Reacher’s a drifter. His only possessions are a foldable toothbrush and, since 9/11, an expired passport. He wears his clothing for a couple of days before discarding it and replacing it at cheap chain stores - because he doesn’t like luggage. 

And although he doesn’t own a cell phone, or know how to use Google, he can tell the time – to the minute – using the ‘clock in his head’. He’s also passionate about strong black coffee, blues music and gamine yet powerful women in positions of authority.

Worth Dying For, host to Reacher’s latest appearance, is a by-the-book Child: there is a small town with an egomaniacal boss family, a couple of broken-hearted locals, a few cases of mistaken identity, some seriously dark and dangerous secret stuff going on, and Reacher in the middle – with the clock ticking towards a showdown.

Here’s a taste of our man, and of this novel: 

"Reacher smiled.

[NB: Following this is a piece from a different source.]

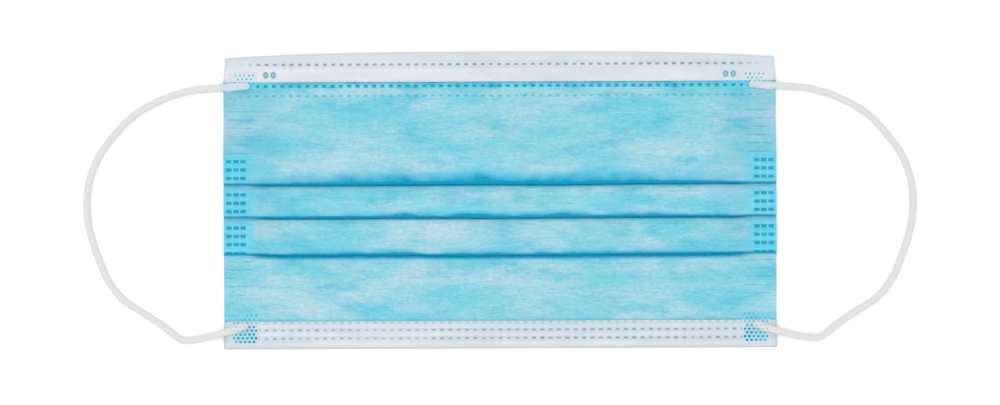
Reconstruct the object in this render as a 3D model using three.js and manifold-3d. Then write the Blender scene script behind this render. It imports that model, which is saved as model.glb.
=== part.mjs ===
// A pleated surgical face mask lying flat, its outer face up and its ear loops laid out.
// Millimetres: X runs from ear to ear, Y from chin to nose, Z up from the surface it lies on.
import * as THREE from "three";
import { mergeVertices } from "three/addons/utils/BufferGeometryUtils.js";
import Module from "manifold-3d";

// Outline of the cloth.
const halfWidth = 87.5;
const halfHeight = 47;
const cloth = 1; // one layer of the bonded plies
const gap = 0.3; // clearance between pieces that touch
const cornerDrop = 1.8; // the nose edge falls this far towards its corners
const cornerTuck = 0.8; // and its corners lean in this far
const tuckStart = 37;

// Pleats, each fold edge pointing to the chin: where its edge lies and how deep it tucks.
const pleats = [
  { line: 4.9, depth: 8 },
  { line: -5.5, depth: 8 },
  { line: -17.3, depth: 9.5 },
];
const bendSteps = 4; // straight runs in each half-turn of a fold
const noseRamp = 9; // length over which the cloth climbs on to the first pleat
const chinRamp = 7; // and comes down again past the last one

// Sections across the cloth, from the middle to one side: air between folded layers,
// the rise of each pleat towards its edge, and how far the nose band stands off the cloth.
const sections = [
  { x: 0, air: 0.5, rise: 0.9, bandLift: 0.9 },
  { x: 35, air: 0.48, rise: 0.85, bandLift: 0.9 },
  { x: 62, air: 0.4, rise: 0.75, bandLift: 0.9 },
  { x: 69.5, air: 0.3, rise: 0.65, bandLift: 0.9 },
  { x: 72, air: 0.3, rise: 0.6, bandLift: 0 },
  { x: 87.5, air: 0.3, rise: 0.6, bandLift: 0 },
];

// Bands of the inner ply turned over the nose and chin edges on to the outer face.
const noseBandEdge = 37.5;
const noseSeam = 43; // the band lies close to the cloth from this seam outwards
const wireSide = 41.7; // and stands off it on the chin side of this line
const chinBandEdge = -38.3;
const bandCorner = 0.5;
const bandMiddle = cloth + gap + cloth / 2;
const bandTop = bandMiddle + cloth / 2;

// Nose wire in its pocket under the nose band.
const wire = { length: 138, width: 3, thickness: 0.6, y: 39.6 };

// Welds that hold the pleats at each side: columns, then rows within each pleat.
const weldColumns = [81.3, 83.5, 85.8];
const weldPitch = 2.64;
const weldSize = { x: 1.55, y: 0.85 };
const weldRows = [
  { pleat: 0, first: 12.4, count: 3 },
  { pleat: 1, first: 1.9, count: 3 },
  { pleat: 2, first: -8.6, count: 4 },
];

// Ear loops: round elastic cord, its route from the nose weld to the chin weld on one side.
const cordRadius = 1.1;
const cordSides = 8;
const cordSteps = 34;
const loopRoute = [
  [84.3, 35.9, 2.55],
  [88, 35.8, 2.55],
  [92.5, 35.5, 2],
  [98, 34.9, 1.25],
  [104.5, 33.1, 1.15],
  [111, 30.2, 1.15],
  [117.3, 26, 1.15],
  [122.55, 20.3, 1.15],
  [127.2, 13.8, 1.15],
  [130.1, 6, 1.15],
  [130.8, -2, 1.15],
  [129.9, -9.5, 1.15],
  [127.4, -17.5, 1.15],
  [124.05, -25.3, 1.15],
  [119.3, -31.3, 1.15],
  [112.8, -35.6, 1.15],
  [106.5, -39.8, 1.15],
  [102.6, -42.8, 1.15],
  [98.9, -43.9, 1.25],
  [94.5, -43.4, 2],
  [90.8, -42.6, 3.2],
  [87.2, -41.6, 3.85],
  [84.3, -40.7, 3.85],
];

// Fused pads that fasten the loops: span across the cloth, its part beside the band and on it.
const padInner = 77.7;
const padOuter = 84;
const padTop = 3.5;
const pads = [
  { name: "top", bandEdge: noseBandEdge, cloth: 33.9, band: 39.9, tail: 4.7 },
  { name: "bottom", bandEdge: chinBandEdge, cloth: -35.9, band: -45.4, tail: 0 },
];

const wasm = await Module();
wasm.setup();

const blueCloth = new THREE.MeshStandardMaterial({ color: "#8fd3e3", roughness: 0.9, metalness: 0 });
const whiteCloth = new THREE.MeshStandardMaterial({ color: "#e0e5ec", roughness: 0.9, metalness: 0 });
const fusedCloth = new THREE.MeshStandardMaterial({ color: "#7fc6da", roughness: 0.6, metalness: 0 });
const elastic = new THREE.MeshStandardMaterial({ color: "#e6e6e6", roughness: 0.85, metalness: 0 });
const coatedWire = new THREE.MeshStandardMaterial({ color: "#f0f0ee", roughness: 0.5, metalness: 0 });

function noseEdge(x) {
  return halfHeight - cornerDrop * (Math.abs(x) / halfWidth) ** 3;
}

function tucked(x, y) {
  const share = Math.max(0, (y - tuckStart) / (halfHeight - tuckStart));
  return x * (1 - (cornerTuck / halfWidth) * share);
}

// Height of the middle of a folded layer: level 0 lies lowest and 2 on top.
function layerHeight(section, pleat, level, y) {
  const share = (pleat.line + pleat.depth - y) / pleat.depth;
  return cloth / 2 + level * (cloth + section.air) + section.rise * share;
}

// Half a turn between two layers, bulging towards the chin (-1) or the nose (1).
function halfTurn(y, z, radius, towards) {
  const points = [];
  for (let step = 0; step <= bendSteps; step++) {
    const angle = Math.PI / 2 - (Math.PI * step) / bendSteps;
    points.push([y + towards * radius * Math.cos(angle), z + radius * Math.sin(angle)]);
  }
  return points;
}

// The middle line of the pleated cloth, from the nose edge to the chin edge.
function pleatedPath(section) {
  const ground = cloth / 2;
  const radius = (cloth + section.air) / 2;
  const reach = radius + cloth / 2;
  const path = [
    [noseEdge(section.x) - cloth - gap, ground],
    [pleats[0].line + pleats[0].depth + noseRamp, ground],
  ];
  for (const pleat of pleats) {
    const top = pleat.line + pleat.depth;
    const edge = pleat.line + reach;
    const tuck = top - reach;
    path.push([top, layerHeight(section, pleat, 2, top)]);
    path.push(...halfTurn(edge, layerHeight(section, pleat, 1.5, edge), radius, -1));
    path.push(...halfTurn(tuck, layerHeight(section, pleat, 0.5, tuck), radius, 1));
    path.push([pleat.line, layerHeight(section, pleat, 0, pleat.line)]);
  }
  path.push([pleats.at(-1).line - chinRamp, ground]);
  path.push([-halfHeight + cloth + gap, ground]);
  return path;
}

// The nose band: up round the edge of the cloth, along its seam and over the wire.
function noseBandPath(section) {
  const edge = noseEdge(section.x) - cloth / 2;
  return [
    [edge, 0],
    [edge, bandMiddle - bandCorner],
    [edge - bandCorner, bandMiddle],
    [noseSeam, bandMiddle],
    [wireSide, bandMiddle + section.bandLift],
    [noseBandEdge, bandMiddle + section.bandLift],
  ];
}

function chinBandPath() {
  const edge = -halfHeight + cloth / 2;
  return [
    [chinBandEdge, bandMiddle],
    [edge + bandCorner, bandMiddle],
    [edge, bandMiddle - bandCorner],
    [edge, 0],
  ];
}

// Unit normal of a run between two path points.
function runNormal(from, to) {
  const along = new THREE.Vector2(to[0] - from[0], to[1] - from[1]).normalize();
  return new THREE.Vector2(-along.y, along.x);
}

// Both faces of a wall along a path, with mitred corners: a pair of points for each path point.
function wallFaces(path, thickness) {
  return path.map((point, i) => {
    const before = runNormal(path[Math.max(0, i - 1)], path[Math.max(1, i)]);
    const after = runNormal(path[Math.min(path.length - 2, i)], path[Math.min(path.length - 1, i + 1)]);
    const mitre = before.clone().add(after).normalize();
    mitre.multiplyScalar(thickness / 2 / mitre.dot(after));
    return [1, -1].map((side) => [point[0] + side * mitre.x, point[1] + side * mitre.y]);
  });
}

// A wall lofted across X through the same path at every section, closed all round.
function loftedWall(pathAt) {
  const half = sections.filter((section) => section.x > 0);
  const left = [...half].reverse().map((section) => ({ ...section, x: -section.x }));
  const rows = [...left, sections[0], ...half];
  const walls = rows.map((section) => wallFaces(pathAt(section), cloth));
  const count = walls[0].length;
  const positions = [];
  walls.forEach((wall, row) => {
    for (const pair of wall) {
      for (const [y, z] of pair) positions.push(tucked(rows[row].x, y), y, z);
    }
  });
  const vertex = (row, i, side) => (row * count + i) * 2 + side;
  const index = [];
  const quad = (a, b, c, d) => index.push(a, b, c, a, c, d);
  for (let row = 0; row + 1 < rows.length; row++) {
    for (let i = 0; i + 1 < count; i++) {
      quad(vertex(row, i, 0), vertex(row + 1, i, 0), vertex(row + 1, i + 1, 0), vertex(row, i + 1, 0));
      quad(vertex(row, i, 1), vertex(row, i + 1, 1), vertex(row + 1, i + 1, 1), vertex(row + 1, i, 1));
    }
    const last = count - 1;
    quad(vertex(row, 0, 0), vertex(row, 0, 1), vertex(row + 1, 0, 1), vertex(row + 1, 0, 0));
    quad(vertex(row, last, 0), vertex(row + 1, last, 0), vertex(row + 1, last, 1), vertex(row, last, 1));
  }
  for (let i = 0; i + 1 < count; i++) {
    const end = rows.length - 1;
    quad(vertex(0, i, 0), vertex(0, i + 1, 0), vertex(0, i + 1, 1), vertex(0, i, 1));
    quad(vertex(end, i, 0), vertex(end, i, 1), vertex(end, i + 1, 1), vertex(end, i + 1, 0));
  }
  const geometry = new THREE.BufferGeometry();
  geometry.setAttribute("position", new THREE.Float32BufferAttribute(positions, 3));
  geometry.setIndex(index);
  return geometry;
}

function solid(geometry) {
  const bare = geometry.clone();
  bare.deleteAttribute("normal");
  bare.deleteAttribute("uv");
  const merged = mergeVertices(bare, 1e-4);
  return new wasm.Manifold(
    new wasm.Mesh({
      numProp: 3,
      vertProperties: merged.attributes.position.array,
      triVerts: new Uint32Array(merged.index.array),
    }),
  );
}

function geometryOf(manifold) {
  const { vertProperties, triVerts } = manifold.getMesh();
  const geometry = new THREE.BufferGeometry();
  geometry.setAttribute("position", new THREE.BufferAttribute(vertProperties, 3));
  geometry.setIndex(new THREE.BufferAttribute(triVerts, 1));
  geometry.computeVertexNormals();
  return geometry;
}

// Weld posts through the three layers of each pleat, at both sides.
function weldPosts() {
  const sideSection = sections.at(-1);
  const posts = [];
  for (const side of [-1, 1]) {
    for (const column of weldColumns) {
      for (const { pleat, first, count } of weldRows) {
        for (let row = 0; row < count; row++) {
          const y = first - row * weldPitch;
          const low = layerHeight(sideSection, pleats[pleat], 0, y);
          const high = layerHeight(sideSection, pleats[pleat], 2, y);
          const post = new THREE.BoxGeometry(weldSize.x, weldSize.y, high - low);
          post.translate(side * column, y, (low + high) / 2);
          posts.push(post);
        }
      }
    }
  }
  return posts;
}

function pleatedBody() {
  const posts = wasm.Manifold.union(weldPosts().map(solid));
  return geometryOf(solid(loftedWall(pleatedPath)).add(posts));
}

function noseWire() {
  const end = wire.width / 2;
  const run = wire.length / 2 - end;
  const outline = new THREE.Shape();
  outline.absarc(run, 0, end, -Math.PI / 2, Math.PI / 2);
  outline.absarc(-run, 0, end, Math.PI / 2, Math.PI * 1.5);
  const strip = new THREE.ExtrudeGeometry(outline, {
    depth: wire.thickness,
    bevelEnabled: false,
    curveSegments: 6,
  });
  return strip.translate(0, wire.y, cloth + gap);
}

function earLoop(side) {
  const route = loopRoute.map(([x, y, z]) => new THREE.Vector3(side * x, y, z));
  const section = new THREE.Shape();
  section.absarc(0, 0, cordRadius, 0, Math.PI * 2);
  return new THREE.ExtrudeGeometry(section, {
    steps: cordSteps,
    curveSegments: cordSides / 2,
    extrudePath: new THREE.CatmullRomCurve3(route),
  });
}

// A fused pad stepped over the edge of its band, with the cord's melted tail if it has one.
function loopPad(pad, side) {
  const step = pad.bandEdge + Math.sign(pad.cloth - pad.bandEdge) * gap;
  const outline = new THREE.Shape([
    new THREE.Vector2(pad.cloth, cloth + gap),
    new THREE.Vector2(step, cloth + gap),
    new THREE.Vector2(step, bandTop + gap),
    new THREE.Vector2(pad.band, bandTop + gap),
    new THREE.Vector2(pad.band, padTop),
    new THREE.Vector2(pad.cloth, padTop),
  ]);
  const plate = new THREE.ExtrudeGeometry(outline, { depth: padOuter - padInner, bevelEnabled: false });
  // Shape XY and depth turn into Y, Z and X.
  plate.rotateX(Math.PI / 2).rotateZ(Math.PI / 2);
  plate.translate(side > 0 ? padInner : -padOuter, 0, 0);
  let fused = solid(plate);
  if (pad.tail > 0) {
    const tail = new THREE.CylinderGeometry(cordRadius, cordRadius, pad.tail, cordSides);
    tail.rotateZ(Math.PI / 2).rotateX(Math.PI / cordSides);
    const [, y, z] = loopRoute[0];
    tail.translate(side * (padOuter - pad.tail / 2), y, z);
    fused = fused.add(solid(tail));
  }
  return geometryOf(fused);
}

function piece(name, geometry, material) {
  const mesh = new THREE.Mesh(geometry, material);
  mesh.name = name;
  return mesh;
}

const mask = new THREE.Group();
mask.add(piece("pleated_body", pleatedBody(), blueCloth));
mask.add(piece("top_band", loftedWall(noseBandPath), whiteCloth));
mask.add(piece("bottom_band", loftedWall(chinBandPath), whiteCloth));
mask.add(piece("nose_wire", noseWire(), coatedWire));
for (const [label, side] of [["left", -1], ["right", 1]]) {
  mask.add(piece(`ear_loop_${label}`, earLoop(side), elastic));
  for (const pad of pads) mask.add(piece(`loop_weld_${pad.name}_${label}`, loopPad(pad, side), fusedCloth));
}

export default mask;
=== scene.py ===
import math
import bpy
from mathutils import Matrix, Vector, noise


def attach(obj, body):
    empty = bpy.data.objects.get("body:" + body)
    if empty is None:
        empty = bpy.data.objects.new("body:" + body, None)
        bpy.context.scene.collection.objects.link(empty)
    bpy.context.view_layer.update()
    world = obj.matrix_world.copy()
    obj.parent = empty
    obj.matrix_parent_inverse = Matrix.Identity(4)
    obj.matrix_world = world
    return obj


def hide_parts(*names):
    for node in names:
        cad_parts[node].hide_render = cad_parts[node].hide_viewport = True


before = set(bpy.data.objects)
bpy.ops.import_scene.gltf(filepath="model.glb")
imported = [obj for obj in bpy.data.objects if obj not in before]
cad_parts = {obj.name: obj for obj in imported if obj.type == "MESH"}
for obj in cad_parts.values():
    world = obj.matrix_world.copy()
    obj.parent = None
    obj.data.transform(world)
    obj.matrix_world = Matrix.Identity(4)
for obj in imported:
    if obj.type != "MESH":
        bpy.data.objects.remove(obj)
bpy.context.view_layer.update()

mm = 0.001
sideNames = {-1: "Left", 1: "Right"}


# Small helpers for meshes

def deselectAll():
    bpy.ops.object.select_all(action="DESELECT")


def activate(piece):
    deselectAll()
    bpy.context.view_layer.objects.active = piece
    piece.select_set(True)


def setMode(mode):
    bpy.ops.object.mode_set(mode=mode)


def selectTop(piece):
    # goes into edit mode with only the faces that look up
    setMode("EDIT")
    bpy.ops.mesh.select_all(action="DESELECT")
    setMode("OBJECT")
    for face in piece.data.polygons:
        face.select = face.normal.z > 0.9
    setMode("EDIT")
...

He had been raised on military bases around the world, battling hardcore Marine progeny, honing his skills against gangs of resentful native youths in dusty Pacific streets and damp European alleys. Whatever hardscrabble town…these guys had come up in had been a feather bed by comparison. And while they had been studying the playbook and learning to run and jump and catch, he had been broken down and built back up by the kind of experts who could snap your neck so fast you never knew it had happened until you went to nod your head and it rolled away down the street without you."

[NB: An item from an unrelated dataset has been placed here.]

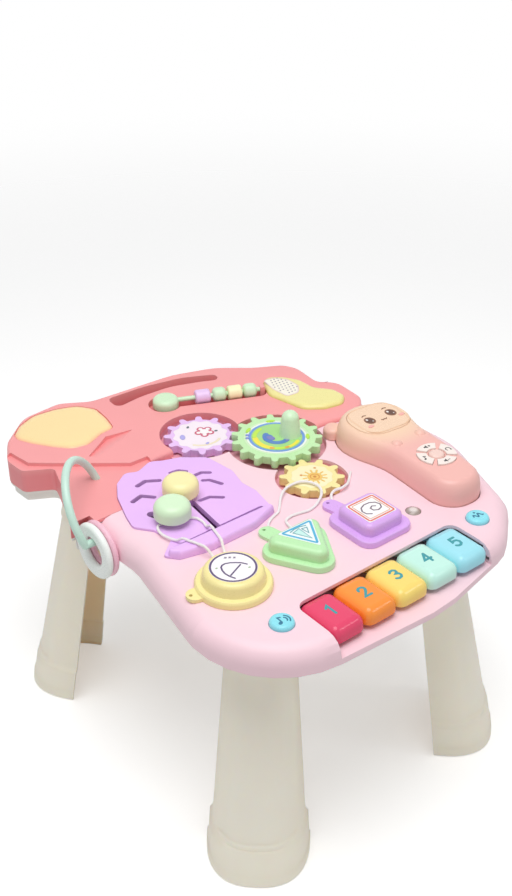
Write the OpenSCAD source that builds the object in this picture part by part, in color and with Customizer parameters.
// Baby activity table: a two-colour play deck on four hollow legs, with gears, a palm track,
// piano keys, shape blocks, a bead rail, a side arch with rings and a lift-out handset.
// Plan sizes are in the deck frame: X = 0 runs through the middle of the piano, +Y away from it.

/* [Deck] */
// Height of the pink deck surface above the floor
deck_top = 270; // [250:1:300]
// Depth of the coloured top shells
shell_depth = 24; // [23:0.5:28]
// Depth of the white pan under the top shells
pan_depth = 12; // [11.5:0.5:16]
// Thickness of the shell walls
wall = 3; // [2:0.25:3.5]
// Thickness of the flat shell tops
top_wall = 3.5; // [3:0.25:4]
// Rounding of the pink deck's upper edge
deck_round = 16; // [8:1:18]
// Rounding of the coral cap's upper edge
cap_round = 4; // [2:0.5:5]
// Height of the coral cap above the pink deck
cap_rise = 4; // [2:0.5:5]
// How far the pan stands in from the pink deck's wall
pan_inset = 20; // [14:1:24]
// Gap between the two coloured shells at their seam
seam_gap = 0.3; // [0.1:0.05:0.6]

/* [Legs] */
// Half width of a leg at the top
leg_half_top = 29; // [27:0.5:31]
// Half width of a leg just above its foot
leg_half_low = 42; // [37:0.5:43]
// Half width of the foot
foot_half = 47.5; // [44:0.5:50]
// Height of the foot
foot_height = 37; // [24:1:45]
// How far the top of a leg stands in over its foot
leg_lean = 35; // [28:1:37]
// Thickness of the leg wall
leg_wall = 3; // [2:0.25:4]
// Depth of the sunken panel on the leg's front
panel_sink = 1.5; // [0.5:0.25:1.5]
// Half width of the plug on top of a leg
plug_half = 19; // [15:0.5:20]
// Depth of the plug
plug_deep = 24; // [18:0.5:26]
// Height of the plug
plug_high = 9; // [7:0.5:10]
// Clearance around a plug in its socket
plug_gap = 0.2; // [0.1:0.05:0.4]

/* [Piano] */
// Spacing of the piano keys
key_pitch = 36.6; // [33:0.2:36.8]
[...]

Those Who Love Night (Wessel Ebersohn)

Available on www.kalahari.net.

Let me start by saying that this was not an easy book for me to read…

The Witness review on the jacket of Wessel Ebersohn’s Those Who Love Night suggests that it ‘will be gobbled down by even the most jaded reader’. Guess what? I’m the most jaded reader. I’m not typically a fan of local fiction. I’m usually unenthusiastic about stories of African political tragedy. And I’m largely disparaging of crime thrillers set in Zimbabwe. But I couldn’t lower this book.

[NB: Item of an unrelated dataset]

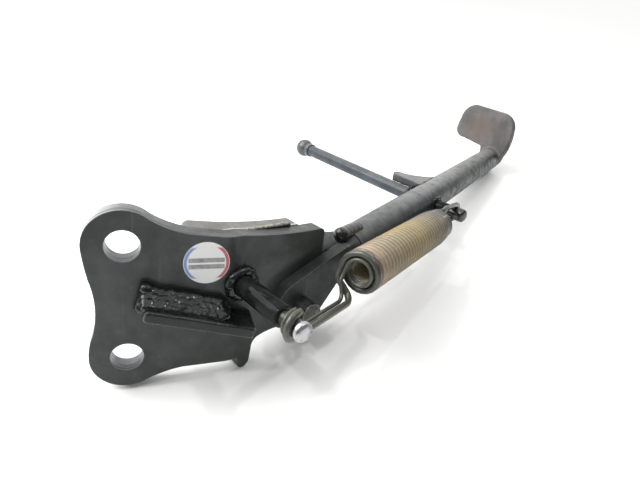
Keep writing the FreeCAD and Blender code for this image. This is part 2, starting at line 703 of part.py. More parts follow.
os.makedirs("parts", exist_ok=True)
for name, shape in NODES.items():
    shape.exportStep("parts/" + name + ".step")
    print(name, "solids", len(shape.Solids), "valid", shape.isValid(), "volume", round(shape.Volume, 1))
print("leg travel", round(leg_travel(), 2), "degrees")
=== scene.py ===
# Looks of a motorcycle side stand: black-painted bracket and leg, welds, two nested hook springs.
# Metres, in the CAD frame: origin at the upper bolt hole, +X towards the leg, -Y out of the bracket's
# face, +Z up.
import json
import math
import random

import bmesh
import bpy
from mathutils import Matrix, Vector


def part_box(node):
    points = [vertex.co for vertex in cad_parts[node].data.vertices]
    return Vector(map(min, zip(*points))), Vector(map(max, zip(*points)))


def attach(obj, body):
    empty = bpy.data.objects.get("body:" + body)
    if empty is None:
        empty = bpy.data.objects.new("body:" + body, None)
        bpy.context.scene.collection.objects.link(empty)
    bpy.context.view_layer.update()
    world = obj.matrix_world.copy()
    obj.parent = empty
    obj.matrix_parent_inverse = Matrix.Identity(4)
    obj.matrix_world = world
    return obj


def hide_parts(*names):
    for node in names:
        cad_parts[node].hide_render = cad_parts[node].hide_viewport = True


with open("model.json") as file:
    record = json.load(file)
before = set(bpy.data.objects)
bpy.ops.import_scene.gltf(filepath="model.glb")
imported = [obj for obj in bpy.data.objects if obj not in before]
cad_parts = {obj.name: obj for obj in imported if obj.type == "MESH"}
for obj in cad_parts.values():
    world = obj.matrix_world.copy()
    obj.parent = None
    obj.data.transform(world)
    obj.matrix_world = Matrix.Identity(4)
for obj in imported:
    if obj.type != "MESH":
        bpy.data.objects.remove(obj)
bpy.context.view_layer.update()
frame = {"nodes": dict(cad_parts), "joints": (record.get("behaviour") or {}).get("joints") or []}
NODES = frame["nodes"]
JOINTS = {joint["name"]: joint for joint in frame["joints"]}
MM = 0.001
SEED = 7

# ---- directions and places shared with the CAD model
UP = Vector((0, 0, 1))
PIVOT_AXIS = -Vector(JOINTS["leg_pivot"]["axis"]).normalized()
ALONG_TONGUE = UP.cross(PIVOT_AXIS)
POST_BASE = Vector(JOINTS["spring_swing"]["pos_m"])
LEG_START = Vector((100.1, 25.1, -17.3)) * MM
LEG_DIRECTION = Vector((0.7747, 0.6312, 0.0371)).normalized()
LEG_RADIUS = 10.8 * MM
LEG_NECK = 4 * MM
FORK_LUMP_LIFT = 9.2 * MM
FORK_LUMP_RADIUS = 4.1 * MM
CROSSING = 111 * MM
TANG_DIRECTION = Vector((-0.391, 0.919, 0.051)).normalized()
TANG_RADIUS = 4.5 * MM
BEND_LINE = Vector((42, 0, 0)) * MM
HOLE_CENTRES = (Vector((0, 0, 0)), Vector((0, 0, -50 * MM)))
HOLE_WALL = 6.55 * MM

# ---- stop bar: the upper left corner of its root on the plate's face, its slope, and its weld. The
# weld's rows are (out of the plate, above the bar, radius) in millimetres
BAR_CORNER = Vector((7.5, 0, -21.2)) * MM
BAR_SLOPE = math.radians(-15)
BAR_WELD_LENGTH = 30 * MM
BAR_WELD_PITCH = 0.9 * MM
BAR_WELD_ROWS = ((1.9, 2.0, 3.6), (4.6, 1.2, 3.0), (7.0, 0.4, 2.5), (8.9, -0.2, 2.0))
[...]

For starters, I should admit that I’m seven months pregnant. And in the opening scene, Janice Makumbe, who is eight months pregnant, flees into the bush in the dead of night, to save herself and her two small children from the soldiers of the Five Brigade during Zimbabwe’s brutal Gukurahundi Massacres of the 1980s.

She doesn’t make it. (From there, you can imagine my morbid fascination.)

Abigail Bukula is the talented South African lawyer who is asked to travel to Zim to defend activist Tony Makumbe – Janice’s surviving son and Abigail’s cousin – one of seven detained at the notorious Chikurubi Prison. And when she and oddball Jewish psychologist, Yudel Gordon, arrive, what they find is a messy web of murder, corruption, secrets, lies and political charades. Against the backdrop of a ravaged country that is hanging onto some of the traces of its former beauty. And interspersed with a cast of Zim locals who are alternately charming and chilling.

That’s all I’m going to give you on the storyline front, because I believe that this particular book deserves to be read without too much context or background.

But I will say that Wessel Ebersohn is a gifted writer – able to adopt convincingly the voices, nuances and personalities of his characters; able to pen colourful sketches of locations and interactions; and able, in a way that is unusual for South African writers, to distance himself sufficiently from ‘our’ closeness to Zimbabwe to give it representation that is simultaneously objective and deeply touching.

(I intend to read his other books, even though they’re local. Don’t tell anyone.)

17 January 2011

Rush Home Road (Lori Lansens)

Available at all good bookstores, courtesy of Penguin Books South Africa.

If you love Wally Lamb, Lionel Shriver and Kathryn Stockett, and wish they’d just write faster, dammit, your heart will sing when you read your first Lori Lansens. She’s authored three books to date, every one of which I have passionately loved, and the latest, Rush Home Road, is an utter triumph.

(Note: This book is actually the author’s first, but released only now, in 2010.)

Rush Home Road is about Addy (Adelaide Shadd), a coloured woman living in a pristine square of Ontario trailer park, circa 1978. A neighbour, Collette, abandons her troubled five-year-old daughter Sharla one afternoon, to run off with the latest in a line of shady boyfriends, and Addy takes her in – beginning a beautiful, loving relationship that irrevocably transforms them both.

Throughout the novel, Addy recalls the tragic, turbulent and touching details of her 70 years: her childhood in Rusholme, a town settled by fugitive slaves in the mid 1800s; L’il Leam, her baby brother; Chick, her lost daughter; heart-rending sadnesses; blissful moments; successes; hungers and feasts.

She daydreams about past lovers, old friends and kind strangers. She dips in and out of her history, both consciously and unconsciously – and against the backdrop of historical events like the Underground Railroad, the Pullman porter movement and Prohibition – the tapestry of Addy’s life unfolds. 

This writer has been likened to John Steinbeck but for me, her style is much more contemporary than that. She’s what Pat Conroy would be if he got to the point; what Jeffery Eugenides would be if he kept it slightly simpler. She’s as good as both, but cleaner. More concise. If possible, more disciplined.

In short, Lansens is a superlative writer, and her trio of books – The Girls, The Wife’s Tale and now Rush Home Road – succeeds masterfully in showcasing how unusual story ideas, exquisite character development, fabulous plotting and great structure can manifest in three completely different ways. Unlike so many writers who find their way, see that it works and then stick rigidly to it, there’s no formula here – Lansens just gets it right every time.